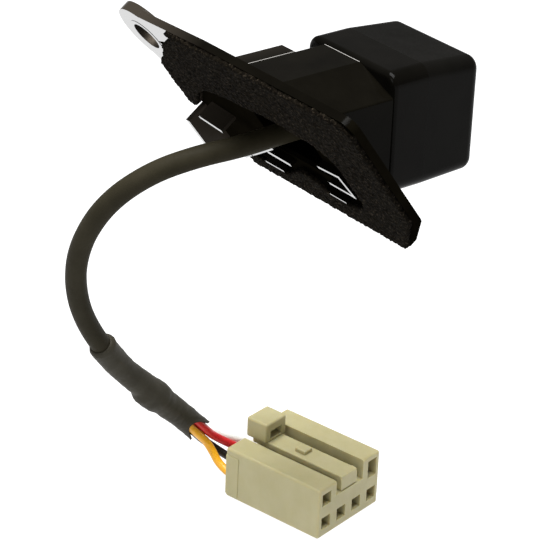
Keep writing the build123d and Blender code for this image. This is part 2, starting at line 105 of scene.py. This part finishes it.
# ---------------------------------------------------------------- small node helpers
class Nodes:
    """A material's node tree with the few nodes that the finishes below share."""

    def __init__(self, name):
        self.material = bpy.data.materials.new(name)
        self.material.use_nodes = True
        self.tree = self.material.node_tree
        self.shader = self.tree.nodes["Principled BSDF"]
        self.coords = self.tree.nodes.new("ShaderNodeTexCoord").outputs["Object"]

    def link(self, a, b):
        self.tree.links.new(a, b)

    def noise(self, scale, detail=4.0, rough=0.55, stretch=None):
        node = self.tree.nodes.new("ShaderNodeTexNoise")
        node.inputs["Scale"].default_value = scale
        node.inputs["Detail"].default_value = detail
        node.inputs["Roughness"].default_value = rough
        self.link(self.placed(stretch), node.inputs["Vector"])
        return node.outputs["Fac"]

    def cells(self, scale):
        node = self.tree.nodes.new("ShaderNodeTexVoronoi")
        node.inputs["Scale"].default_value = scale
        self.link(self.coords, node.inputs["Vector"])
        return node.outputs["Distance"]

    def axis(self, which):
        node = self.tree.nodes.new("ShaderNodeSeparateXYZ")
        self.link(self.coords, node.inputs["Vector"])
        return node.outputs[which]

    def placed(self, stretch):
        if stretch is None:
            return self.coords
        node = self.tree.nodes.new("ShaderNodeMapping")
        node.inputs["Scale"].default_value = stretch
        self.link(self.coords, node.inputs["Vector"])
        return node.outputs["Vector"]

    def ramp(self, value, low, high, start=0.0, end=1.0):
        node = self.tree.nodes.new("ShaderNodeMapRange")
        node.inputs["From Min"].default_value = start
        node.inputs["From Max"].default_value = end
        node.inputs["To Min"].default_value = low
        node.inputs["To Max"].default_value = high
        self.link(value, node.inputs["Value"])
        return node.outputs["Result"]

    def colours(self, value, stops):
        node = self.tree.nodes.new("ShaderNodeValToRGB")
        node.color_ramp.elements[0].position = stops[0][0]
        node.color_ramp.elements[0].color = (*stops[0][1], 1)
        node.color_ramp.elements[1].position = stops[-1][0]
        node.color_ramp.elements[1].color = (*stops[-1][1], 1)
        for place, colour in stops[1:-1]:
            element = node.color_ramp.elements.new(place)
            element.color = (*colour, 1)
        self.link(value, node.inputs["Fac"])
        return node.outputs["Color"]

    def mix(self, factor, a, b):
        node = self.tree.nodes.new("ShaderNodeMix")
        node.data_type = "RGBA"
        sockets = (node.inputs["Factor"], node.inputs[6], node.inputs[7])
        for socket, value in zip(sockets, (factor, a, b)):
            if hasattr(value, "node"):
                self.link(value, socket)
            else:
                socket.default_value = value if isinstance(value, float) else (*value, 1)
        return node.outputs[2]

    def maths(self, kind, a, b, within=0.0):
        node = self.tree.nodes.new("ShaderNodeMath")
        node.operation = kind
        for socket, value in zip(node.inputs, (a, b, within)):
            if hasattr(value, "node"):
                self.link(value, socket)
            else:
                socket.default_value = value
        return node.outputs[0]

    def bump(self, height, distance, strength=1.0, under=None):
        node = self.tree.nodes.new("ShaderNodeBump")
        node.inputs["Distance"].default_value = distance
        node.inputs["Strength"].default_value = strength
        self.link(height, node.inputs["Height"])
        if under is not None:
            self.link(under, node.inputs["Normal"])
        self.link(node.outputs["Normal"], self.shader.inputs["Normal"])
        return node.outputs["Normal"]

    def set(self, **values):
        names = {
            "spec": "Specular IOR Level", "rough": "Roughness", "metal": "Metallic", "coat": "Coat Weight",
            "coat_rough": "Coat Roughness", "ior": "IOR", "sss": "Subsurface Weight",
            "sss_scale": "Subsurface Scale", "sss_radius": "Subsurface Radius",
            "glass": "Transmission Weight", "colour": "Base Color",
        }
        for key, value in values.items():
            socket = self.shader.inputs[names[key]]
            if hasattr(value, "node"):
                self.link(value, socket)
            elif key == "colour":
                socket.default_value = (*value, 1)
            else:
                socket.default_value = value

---

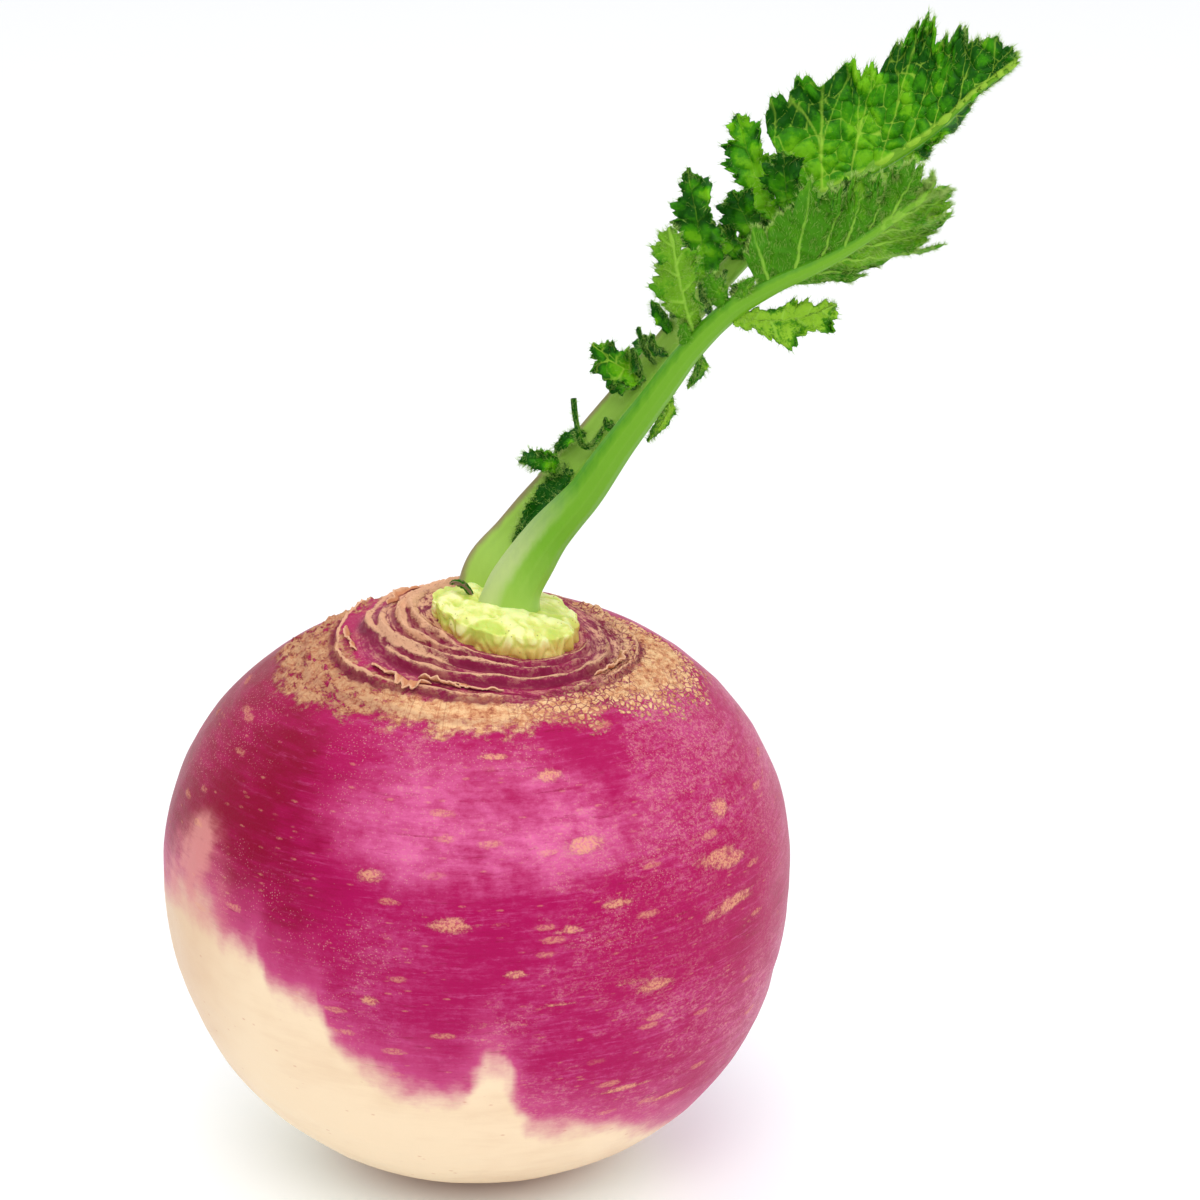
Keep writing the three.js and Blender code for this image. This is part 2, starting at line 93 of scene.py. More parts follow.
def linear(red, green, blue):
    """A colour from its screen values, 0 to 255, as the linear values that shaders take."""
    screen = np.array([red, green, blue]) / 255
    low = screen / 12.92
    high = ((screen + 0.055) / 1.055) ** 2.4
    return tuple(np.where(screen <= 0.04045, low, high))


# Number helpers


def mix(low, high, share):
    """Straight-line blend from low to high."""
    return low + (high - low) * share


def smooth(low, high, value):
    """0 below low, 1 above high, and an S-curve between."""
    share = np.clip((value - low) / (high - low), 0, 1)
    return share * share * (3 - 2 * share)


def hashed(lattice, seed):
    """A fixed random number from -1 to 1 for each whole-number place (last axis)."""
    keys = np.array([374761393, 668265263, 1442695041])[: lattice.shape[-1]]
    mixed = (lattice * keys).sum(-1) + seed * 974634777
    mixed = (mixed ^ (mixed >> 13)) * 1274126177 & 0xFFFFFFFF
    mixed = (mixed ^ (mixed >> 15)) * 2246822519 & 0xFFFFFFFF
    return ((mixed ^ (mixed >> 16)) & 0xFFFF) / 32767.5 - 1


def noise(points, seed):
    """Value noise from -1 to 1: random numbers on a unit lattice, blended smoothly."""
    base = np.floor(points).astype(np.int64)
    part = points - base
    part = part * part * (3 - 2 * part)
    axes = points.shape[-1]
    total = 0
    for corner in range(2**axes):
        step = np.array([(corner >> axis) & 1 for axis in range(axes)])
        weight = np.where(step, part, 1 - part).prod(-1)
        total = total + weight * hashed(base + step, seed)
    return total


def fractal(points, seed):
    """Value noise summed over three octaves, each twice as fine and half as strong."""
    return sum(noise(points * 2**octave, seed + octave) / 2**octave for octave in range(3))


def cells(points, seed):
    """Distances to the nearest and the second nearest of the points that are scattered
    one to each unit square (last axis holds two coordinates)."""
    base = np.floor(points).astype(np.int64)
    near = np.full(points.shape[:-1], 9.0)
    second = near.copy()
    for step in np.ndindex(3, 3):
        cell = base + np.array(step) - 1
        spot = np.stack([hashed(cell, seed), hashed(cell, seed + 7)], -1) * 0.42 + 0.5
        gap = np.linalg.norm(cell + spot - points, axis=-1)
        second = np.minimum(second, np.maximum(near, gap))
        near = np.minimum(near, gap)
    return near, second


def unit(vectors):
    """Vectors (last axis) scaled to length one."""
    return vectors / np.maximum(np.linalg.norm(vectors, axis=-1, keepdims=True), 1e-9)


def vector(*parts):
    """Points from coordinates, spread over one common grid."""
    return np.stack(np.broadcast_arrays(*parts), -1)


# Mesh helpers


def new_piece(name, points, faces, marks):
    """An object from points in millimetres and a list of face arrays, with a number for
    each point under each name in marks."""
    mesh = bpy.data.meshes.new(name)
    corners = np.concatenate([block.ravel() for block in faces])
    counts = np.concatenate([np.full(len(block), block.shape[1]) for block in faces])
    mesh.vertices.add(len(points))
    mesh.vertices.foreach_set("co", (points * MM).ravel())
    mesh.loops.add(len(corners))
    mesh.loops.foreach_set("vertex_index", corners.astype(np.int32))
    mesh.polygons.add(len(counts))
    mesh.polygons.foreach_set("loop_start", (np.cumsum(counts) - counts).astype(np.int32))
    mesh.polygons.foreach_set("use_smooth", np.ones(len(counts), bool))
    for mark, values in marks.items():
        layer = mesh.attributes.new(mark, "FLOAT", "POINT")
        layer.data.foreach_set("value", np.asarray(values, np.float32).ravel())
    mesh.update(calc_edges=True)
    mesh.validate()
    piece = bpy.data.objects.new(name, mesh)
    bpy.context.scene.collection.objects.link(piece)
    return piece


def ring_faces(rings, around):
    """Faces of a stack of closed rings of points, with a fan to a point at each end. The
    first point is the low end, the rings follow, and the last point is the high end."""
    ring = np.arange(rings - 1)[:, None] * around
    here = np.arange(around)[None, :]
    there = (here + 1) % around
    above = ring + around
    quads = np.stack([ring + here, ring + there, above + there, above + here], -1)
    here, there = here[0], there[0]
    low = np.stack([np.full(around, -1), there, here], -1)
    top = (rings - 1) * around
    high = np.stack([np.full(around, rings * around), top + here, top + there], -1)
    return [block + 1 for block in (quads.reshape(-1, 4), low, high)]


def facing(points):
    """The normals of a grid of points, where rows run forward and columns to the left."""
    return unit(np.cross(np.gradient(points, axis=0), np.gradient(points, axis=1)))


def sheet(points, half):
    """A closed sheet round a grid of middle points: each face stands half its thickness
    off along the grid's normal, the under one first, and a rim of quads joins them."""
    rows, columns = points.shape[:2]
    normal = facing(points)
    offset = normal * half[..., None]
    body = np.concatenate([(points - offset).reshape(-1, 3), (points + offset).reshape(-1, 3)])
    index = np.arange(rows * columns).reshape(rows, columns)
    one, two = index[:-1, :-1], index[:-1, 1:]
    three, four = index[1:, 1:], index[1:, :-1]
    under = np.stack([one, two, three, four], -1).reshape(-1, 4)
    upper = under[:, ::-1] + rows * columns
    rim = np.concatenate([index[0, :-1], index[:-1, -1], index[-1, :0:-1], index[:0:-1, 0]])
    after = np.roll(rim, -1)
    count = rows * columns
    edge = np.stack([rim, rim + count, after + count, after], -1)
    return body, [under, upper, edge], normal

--

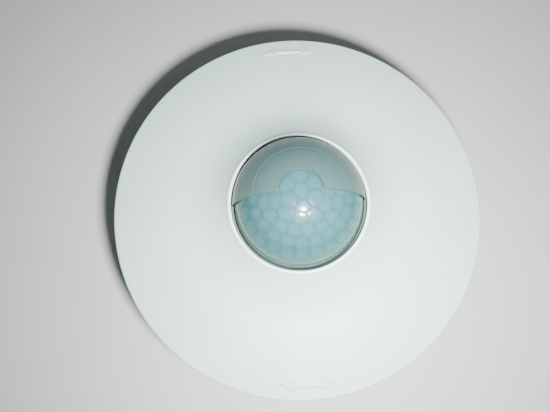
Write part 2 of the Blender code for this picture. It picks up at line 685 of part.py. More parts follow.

• WHAT YOU HAVE TO DO:
Give back, word for word, each line from the one containing "Keep writing the three.js" down to the one containing "return share * share * (3 - 2 * share)", including those two lines.

• TASK SOLUTION:
Keep writing the three.js and Blender code for this image. This is part 2, starting at line 93 of scene.py. More parts follow.
def linear(red, green, blue):
    """A colour from its screen values, 0 to 255, as the linear values that shaders take."""
    screen = np.array([red, green, blue]) / 255
    low = screen / 12.92
    high = ((screen + 0.055) / 1.055) ** 2.4
    return tuple(np.where(screen <= 0.04045, low, high))


# Number helpers


def mix(low, high, share):
    """Straight-line blend from low to high."""
    return low + (high - low) * share


def smooth(low, high, value):
    """0 below low, 1 above high, and an S-curve between."""
    share = np.clip((value - low) / (high - low), 0, 1)
    return share * share * (3 - 2 * share)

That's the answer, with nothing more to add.